Not just where your character comes from, or who they used to be — but an actual story. It doesn't have to be more than a paragraph or two. Write the story of how your main character dropped out of high school, ten years before your story begins. Or the tale of how your protagonist first realized they were different. Sometimes writing a brief, snappy tale of how the character learned something or dealt with something, that turned them into the person they were at the start of your story, can give you a powerful little nugget to keep in your back pocket. I almost never include these "origin stories" in the actual finished story, but they help me see who this person is now, by imagining how they got here.
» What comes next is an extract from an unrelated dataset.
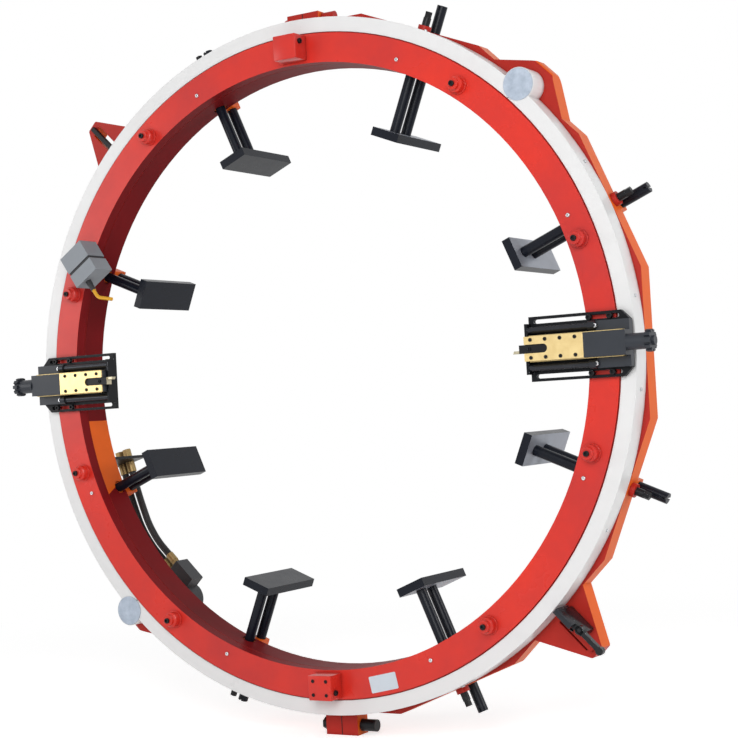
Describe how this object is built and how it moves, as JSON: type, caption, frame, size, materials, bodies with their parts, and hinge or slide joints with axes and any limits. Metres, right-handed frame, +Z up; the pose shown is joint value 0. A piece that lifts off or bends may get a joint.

This sort of relates to point #8. If your character is going from A to B to C, following the exact steps they need to take to get through the plot you've laid out for them, then they're probably not actually having a life of their own. Your character should wander off the path — and pay attention to points where a real person wouldn't necessarily just walk straight into danger, or make the decision that will move the plot forward. Often times, when your plot is going too smoothly, it's not just because you haven't introduced enough complications — it's also because your characters aren't really making their own decisions. Real people will have their own agendas and qualms, and they won't just go where you need them to go. (And then, once your characters have completely screwed up the nice path you laid out for them, that's when your worldbuilding kicks in and prevents them from just doing whatever they feel like.)